Any other pet owners ever find themselves eating a healthy snack and then look down to see the cute, pleading eyes of their canine companion asking them to share? You may find yourself wondering what is safe for your pet to eat. I know I struggle to say no to my Golden Retriever’s puppy dog eyes at times. Can dogs eat apples? Can dogs eat watermelon? Carrots? Green beans? Blueberries? Can dogs eat oranges? There are many everyday fruits and veggies that are safe to share with your pup. It is important to be familiar with what is and is not safe for your dog to avoid potentially giving them something that could be harmful. 

Are Oranges Good for Dogs? 

Oranges are a safe and nutritious snack for most dogs. While commercial dog foods are balanced and contain all the nutrients your pup needs, they can still reap the benefits of a little extra. Oranges are loaded with Vitamin C, potassium and fiber. Vitamin C is beneficial to your pet’s immune system, while potassium is important to contraction of muscles, including the heart, and nerves. Fiber promotes regular bowel movements to maintain colon health.   

Although there are beneficial nutrients in oranges, they should be fed in moderation due to their high sugar and citric acid content, both of which can cause gastrointestinal upset in our canines. I recommend high sugar treats, such as oranges, be avoided all together in dogs who are overweight or diabetic

How Much of an Orange Can I Give My Dog? 

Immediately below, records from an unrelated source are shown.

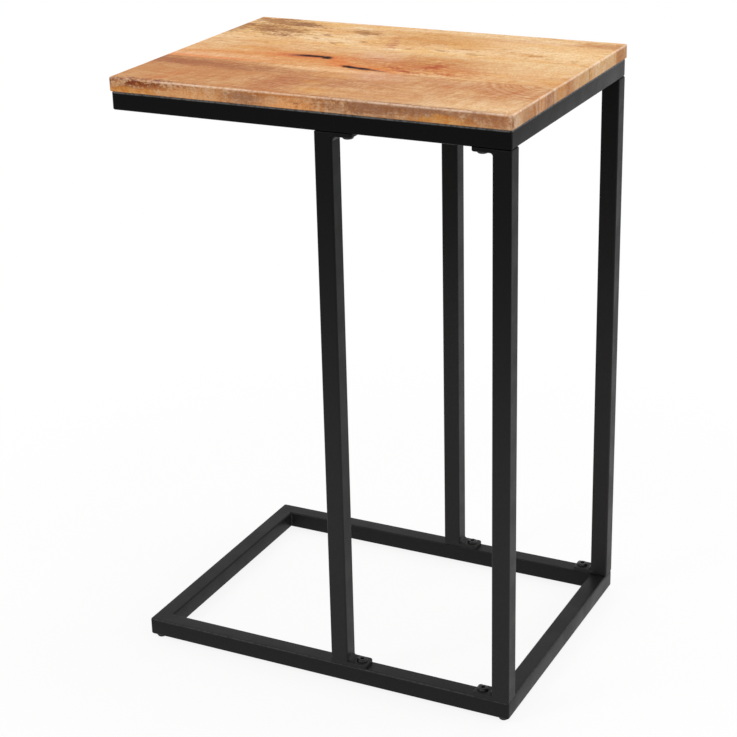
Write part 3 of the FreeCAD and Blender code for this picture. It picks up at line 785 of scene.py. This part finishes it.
# Colours of the wood and of what is in it.
CREAM = (242, 218, 184)
PEACH = (236, 195, 149)
PINK = (224, 186, 164)
HONEY = (228, 176, 80)
BRICK = (178, 80, 42)
BROWN = (186, 121, 57)
UMBER = (128, 88, 56)
SPALT = (166, 116, 64)
OLIVE = (184, 132, 62)
CHECK = (62, 44, 42)
# pale arris of the top: painted highlight and some real wear
ARRIS_LIT_AND_WORN_WOOD = (248, 226, 206)
END_FACE_SHADE = (0.72, 0.72, 0.8, 1.0)  # what is left of the colour under the painted shade on the end faces


def stain(x, y, long, wide, turn, soft, ragged, tone, strength):
    """A mark that goes right through the board, with its half length, half width and turn."""
    return (x, y, FACE), (long, wide, THROUGH), turn, soft, ragged, tone, strength


def check(x, y, long, wide, turn, soft, ragged, tone, strength):
    """A crack that has opened in the face, or the dark wood round it."""
    return (x, y, FACE), (long, wide, CHECK_DEPTH), turn, soft, ragged, tone, strength


def on_front(x, z, long, deep, high, soft, ragged, tone, strength):
    """A mark that shows on the front edge of the top."""
    return (x, FRONT, z), (long, deep, high), 0, soft, ragged, tone, strength


def on_end(y, z, deep, wide, high, soft, ragged, tone, strength):
    """A mark in the end grain at the right."""
    return (END, y, z), (deep, wide, high), 0, soft, ragged, tone, strength


# Each board: its pale and deep wood, the heart, ring spacing, wander, how much honey colour is in
# it, the colour and strength of its flecks, the strength of its rippled figure, where a branch
# was, and its marks, each laid over those before it.
BOARDS = {
    "front": {
        "pale": (222, 186, 144),
        "deep": (204, 148, 98),
        "heart": (0, -330, 590),
        "ring": 7,
        "wander": 40,
        "honey": 0.12,
        "flecks": (BROWN, 0.3),
        "figure": 0.22,
        "branch": (224, -34, FACE),
        "marks": [
            stain(-215, -110, 190, 95, 0, 0.9, 0.6, (196, 141, 85), 0.6),
            stain(200, -150, 70, 24, 0, 0.8, 0.4, (239, 209, 168), 0.6),
            stain(-195, -72, 110, 13, -3, 0.9, 1.2, (166, 104, 58), 0.75),
            stain(-25, -57, 62, 8, 0, 0.5, 0.5, PEACH, 0.8),
            stain(0, -77, 30, 9, 4, 0.9, 1.4, (226, 176, 104), 0.4),
            stain(36, -68, 28, 16, 0, 0.8, 0.5, PINK, 0.5),
            stain(2, -108, 44, 13, 4, 1.0, 2.0, (184, 122, 76), 0.65),
            stain(-47, -130, 17, 36, -14, 1.0, 1.8, (184, 120, 74), 0.6),
            stain(-12, -112, 10, 6, 0, 0.9, 2.0, HONEY, 0.3),
            stain(2, -142, 12, 10, -12, 0.9, 2.0, HONEY, 0.25),
            stain(-172, -136, 9, 30, -20, 0.9, 1.8, (204, 136, 78), 0.5),
            stain(160, -80, 70, 12, -8, 1.0, 1.6, (198, 138, 92), 0.5),
            on_front(0, 657, 400, 3, 20, 0.6, 0.2, (202, 168, 138), 0.65),
            on_front(-188, 661, 38, 6, 6, 0.9, 3.4, (128, 60, 30), 0.9),
            on_front(-204, 652, 24, 6, 4, 0.9, 1.8, (222, 162, 84), 0.6),
            on_front(-134, 654, 50, 6, 6, 0.8, 1.0, (224, 170, 116), 0.6),
            on_front(-68, 658, 22, 6, 5, 0.8, 1.6, (162, 122, 96), 0.75),
            on_front(-14, 664, 46, 6, 4, 0.7, 1.2, BROWN, 0.7),
            on_front(-6, 654, 30, 5, 8, 0.6, 1.0, (228, 172, 118), 0.8),
            on_front(110, 660, 92, 5, 8, 0.7, 1.4, (156, 112, 86), 0.8),
            on_front(160, 653, 34, 6, 4, 0.9, 2.2, (222, 164, 92), 0.65),
            on_front(206, 658, 26, 5, 9, 0.8, 1.4, (172, 122, 92), 0.6),
            on_end(-89, 657, 4, 5, 30, 0.7, 0.6, PEACH, 0.7),
            on_end(-68, 657, 4, 9, 30, 0.9, 0.8, (172, 112, 68), 0.5),
            on_end(-130, 657, 4, 8, 30, 0.9, 0.8, (184, 122, 65), 0.45),
        ],
    },
    "middle": {
        "pale": (232, 200, 158),
        "deep": (216, 160, 98),
        "heart": (0, 260, 560),
        "ring": 8,
        "wander": 44,
        "honey": 0.3,
        "flecks": (BROWN, 0.3),
        "figure": 0.14,
        "marks": [
            stain(66, 4, 62, 32, 0, 0.9, 1.6, (200, 142, 74), 0.7),
            stain(0, 12, 26, 20, -10, 1.0, 2.0, PINK, 0.55),
            stain(2, -10, 26, 10, -12, 0.9, 2.4, (190, 130, 96), 0.6),
            stain(58, -14, 30, 16, -12, 1.0, 2.4, (194, 122, 66), 0.6),
            stain(-175, -34, 90, 10, 4, 0.7, 0.5, (232, 190, 152), 0.7),
            stain(-160, -14, 90, 8, 9, 0.8, 0.6, (222, 152, 84), 0.5),
            stain(-60, -16, 84, 24, -6, 0.8, 0.6, (216, 148, 71), 0.7),
            stain(-190, -46, 90, 5, 0, 0.8, 0.6, (226, 141, 72), 0.7),
            stain(-72, -6, 40, 8.5, 2, 0.9, 0.6, (216, 122, 62), 0.8),
            stain(-26, -23, 26, 7, -34, 0.9, 0.8, (218, 132, 56), 0.75),
            stain(8, -39, 42, 8, -8, 0.8, 0.6, (222, 131, 54), 0.7),
            stain(96, -20, 38, 17, 0, 1.0, 2.8, (206, 128, 66), 0.5),
            stain(50, -35, 18, 5, -30, 0.9, 1.6, (184, 91, 4), 0.95),
            stain(76, -8, 7, 14, -24, 0.9, 1.8, (186, 93, 4), 0.9),
            stain(98, -36, 18, 4, 0, 0.9, 1.8, (194, 103, 10), 0.7),
            check(-76, -5, 20, 4, 5, 0.8, 0.6, (112, 58, 36), 0.9),
            check(-68, -4, 17, 4.2, 4, 0.5, 0.5, CHECK, OPEN),
            check(-52, -6, 8, 5.2, -46, 0.45, 0.5, CHECK, OPEN),
            check(-8, -38, 12, 4.6, -18, 0.5, 0.5, CHECK, OPEN),
            check(7, -41, 15, 4.2, -8, 0.5, 0.5, (60, 50, 58), OPEN),
            check(25, -44, 12, 2.2, -6, 0.7, 0.4, (124, 88, 78), 0.9),
            stain(190, 10, 56, 30, 0, 0.9, 0.6, (236, 206, 164), 0.6),
            stain(120, 44, 130, 11, 0, 0.9, 1.6, (236, 208, 166), 0.6),
            on_end(45, 657, 4, 1.5, 30, 0.6, 0.5, UMBER, 0.4),
            on_end(-14, 657, 4, 12, 30, 0.9, 0.8, (186, 118, 64), 0.5),
            on_end(26, 657, 4, 12, 30, 0.8, 0.8, (222, 181, 122), 0.6),
        ],
    },
    "rear": {
        "pale": CREAM,
        "deep": (224, 176, 114),
        "heart": (0, -180, 610),
        "ring": 8,
        "wander": 44,
        "honey": 0.4,
        "flecks": (OLIVE, 0.5),
        "figure": 0.12,
        "marks": [
            stain(20, 112, 64, 28, 0, 0.9, 0.8, (208, 151, 77), 0.7),
            stain(150, 118, 80, 16, 0, 0.9, 0.6, (238, 208, 166), 0.4),
            stain(190, 92, 36, 30, 0, 0.8, 0.6, (240, 208, 160), 0.4),
            stain(-184, 108, 46, 24, -6, 0.8, 1.6, (208, 161, 77), 0.6),
            stain(-186, 114, 38, 14, -24, 0.9, 2.2, SPALT, 0.9),
            stain(-168, 92, 24, 9, -34, 0.9, 2.2, (164, 112, 62), 0.8),
            stain(-222, 108, 8, 30, 0, 0.8, 1.4, SPALT, 0.6),
            stain(-68, 122, 15, 9, -20, 0.8, 2.2, (160, 110, 54), 0.8),
            stain(-106, 98, 7, 3, -30, 0.9, 1.4, (160, 104, 56), 0.65),
            stain(-111, 80, 5, 2.5, -24, 0.9, 1.4, OLIVE, 0.6),
            stain(-50, 78, 5, 2.5, -30, 0.9, 1.4, (160, 104, 56), 0.65),
            stain(-79, 60, 6, 2, -30, 0.9, 1.4, (160, 104, 56), 0.6),
            stain(-14, 80, 4, 18, 14, 0.9, 2.0, BRICK, 0.4),
            stain(49, 66, 7, 2.5, -24, 0.9, 1.4, OLIVE, 0.55),
            stain(88, 58, 7, 2.5, -24, 0.9, 1.4, OLIVE, 0.65),
            stain(156, 75, 9, 3.5, 10, 0.6, 1.4, OLIVE, 0.65),
            stain(71, 80, 8, 2.5, 0, 0.6, 1.2, BROWN, 0.5),
        ],
    },
    "edge": {
        "pale": (236, 208, 170),
        "deep": (224, 177, 117),
        "heart": (0, 152, 615),
        "ring": 6,
        "wander": 20,
        "honey": 0.35,
        "flecks": (OLIVE, 0.35),
        "figure": 0.12,
        "marks": [
            stain(-186, 144, 50, 16, -3, 0.8, 1.6, (208, 161, 83), 0.6),
            stain(-184, 144, 40, 13, -16, 0.9, 2.2, (164, 112, 60), 0.85),
            stain(-152, 138, 22, 8, -30, 0.9, 2.0, (146, 100, 62), 0.6),
            stain(-72, 130, 12, 5, 0, 0.8, 2.2, (164, 116, 60), 0.7),
            stain(20, 136, 60, 9, 0, 0.9, 0.8, (210, 158, 89), 0.6),
            stain(208, 143, 26, 11, 0, 0.9, 1.4, BROWN, 0.6),
            stain(120, 136, 40, 6, 2, 0.9, 1.6, PINK, 0.3),
            on_end(140, 655, 8, 30, 14, 0.5, 0.8, (196, 142, 92), 0.6),
        ],
    },
}


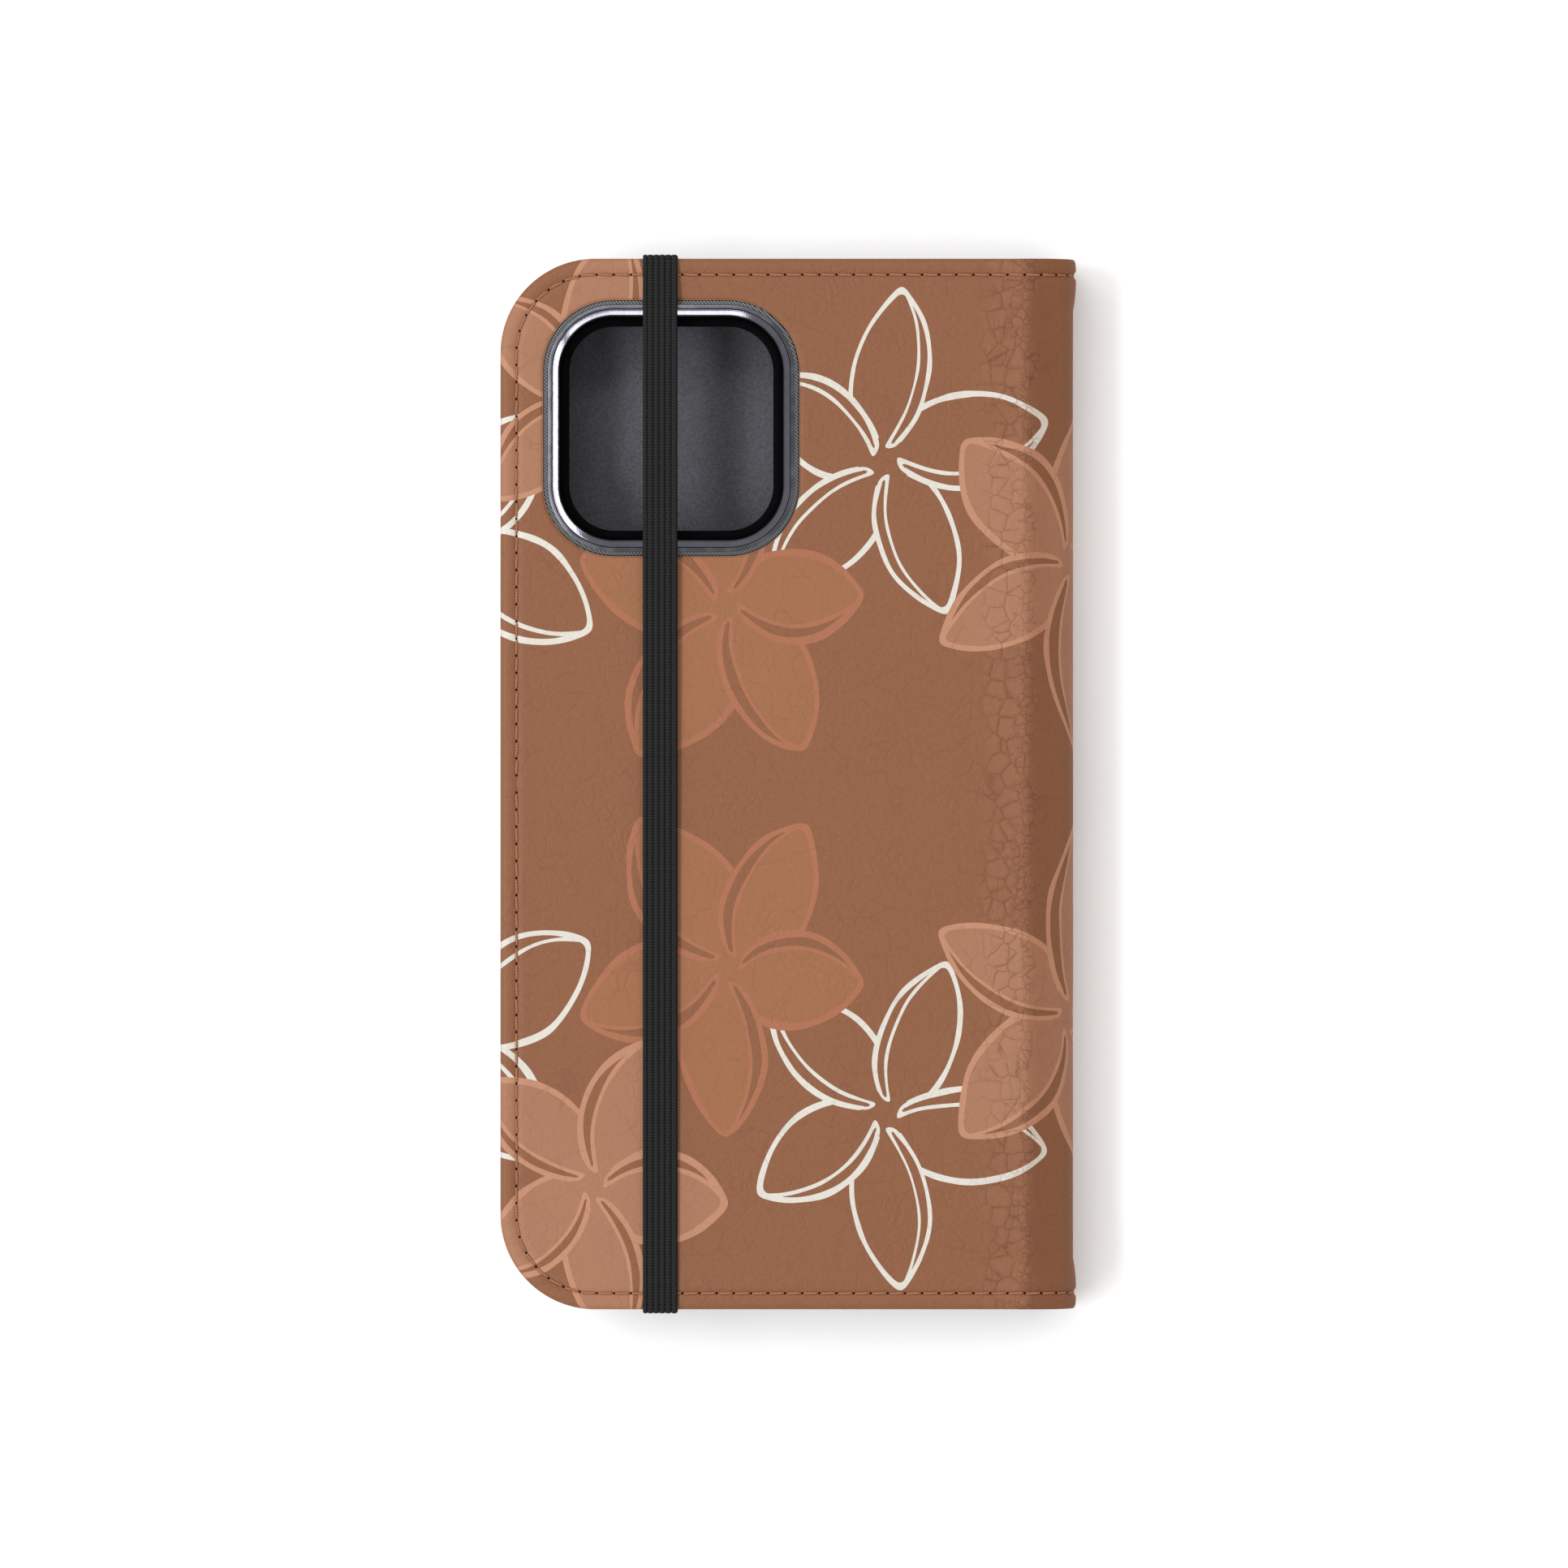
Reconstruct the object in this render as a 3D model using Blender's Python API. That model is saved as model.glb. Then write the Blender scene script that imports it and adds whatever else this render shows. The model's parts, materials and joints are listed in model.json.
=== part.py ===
"""Folio phone case: printed leather cover, moulded shell with a camera window, elastic band.

Constants and outlines are in millimetres; every mesh is built in metres.
The closed case lies on its front cover: +X points to the spine, +Y to the phone's top edge and
+Z out of the back panel. The front cover's outer face is z = 0.
"""

import math

import bmesh
import bpy
from mathutils import Matrix, Vector

MM = 0.001

# The phone that the case holds
PHONE_WIDTH = 71.5
PHONE_LENGTH = 146.7
PHONE_THICKNESS = 7.65
PHONE_CENTRE_X = -2.25
PHONE_CORNER_R = 10.0

# Outline of the closed case
HALF_X = 42.4
HALF_Y = 77.7
OPEN_CORNER_R = 14.0

# Thickness of each layer, and the gap that stands for its glue line
LEATHER = 0.8
BOARD = 0.8
LINING = 0.4
POCKET_LEAF = 0.35
ADHESIVE = 0.2
GLUE = 0.1
EDGE_TURN = 1.0
LINING_INSET = 0.6
ADHESIVE_INSET = 0.5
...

Treats should only make up 10% or less of your pet’s daily caloric intake. When it comes to oranges, portion sizes for dogs vary based on their size. A smaller dog can have around 1 orange segment, while a larger dog should be fine with up to 3 orange segments. It is always important to introduce new foods or treats slowly as not everything will agree with every dog. Giving a small amount of an orange and then monitoring for adverse effects is important to ensure they are not causing your pup an upset stomach. Just as we humans have individual tastes and preferences, so do our dogs. Some dogs may not appreciate the taste or smell of citrus fruit and may turn their nose up at the offer.  

Dog Smelling Oranges

Can Dogs Eat Blood Oranges?  Can Dogs Eat Orange Peels? 

All types of oranges, including mandarins, clementines and blood oranges are okay for dogs in moderation. No matter what type of orange you choose to share, it is recommended that the peel and seeds be removed. These parts of the orange are not as easily digested as the rest and can lead to an upset stomach and potentially even bowel obstruction.   

Make Sure You Know Which Foods are Toxic for Dogs 

It is essential as a pet owner to be aware that there are common foods such as grapes, raisins, onions or chocolate that are toxic to pets. While fruits like oranges, apples and watermelon are safe, other fruits and veggies are not, so educating yourself is a great way to avoid the consequences of your pup getting into something dangerous.  

Accidents can happen anytime, even to the most responsible pet parent. While we strive to keep our furry companions safe, sometimes a curious pup might snatch a forbidden treat or encounter something unexpected on a walk. In these situations, prompt veterinary attention is crucial for their well-being.  

This is where pet insurance can be a lifesaver. It acts as a financial safety net, ensuring you can prioritize your dog's health without the added stress of unexpected vet bills. Knowing your pup is covered, from a minor stomach upset caused by a sneaky orange peel to a more serious condition, allows you to focus on your furry friend's recovery, not the financial burden. Pet insurance is simply a smart way to ensure your furry friend gets the care they deserve, no matter what life throws their way. 

Long Story Short: Oranges are Safe for Dogs 

If you have questions or concerns about introducing a new snack to your pet, in addition to a slow introduction and monitoring, consider consulting with your veterinarian regarding your individual pet. It is our responsibility as pet owners to be prepared for the unexpected, but also to educate ourselves on what is safe for our pets to help avoid the avoidable.   

Sharing a healthy treat with your dog can be a fun way to bond. So, the next time you catch your pup eyeing your orange with those irresistible puppy dog eyes, go ahead and share a segment, these little moments of connection are what make pet parenthood so special. Orange you glad you can share a healthy snack with your furry best friend?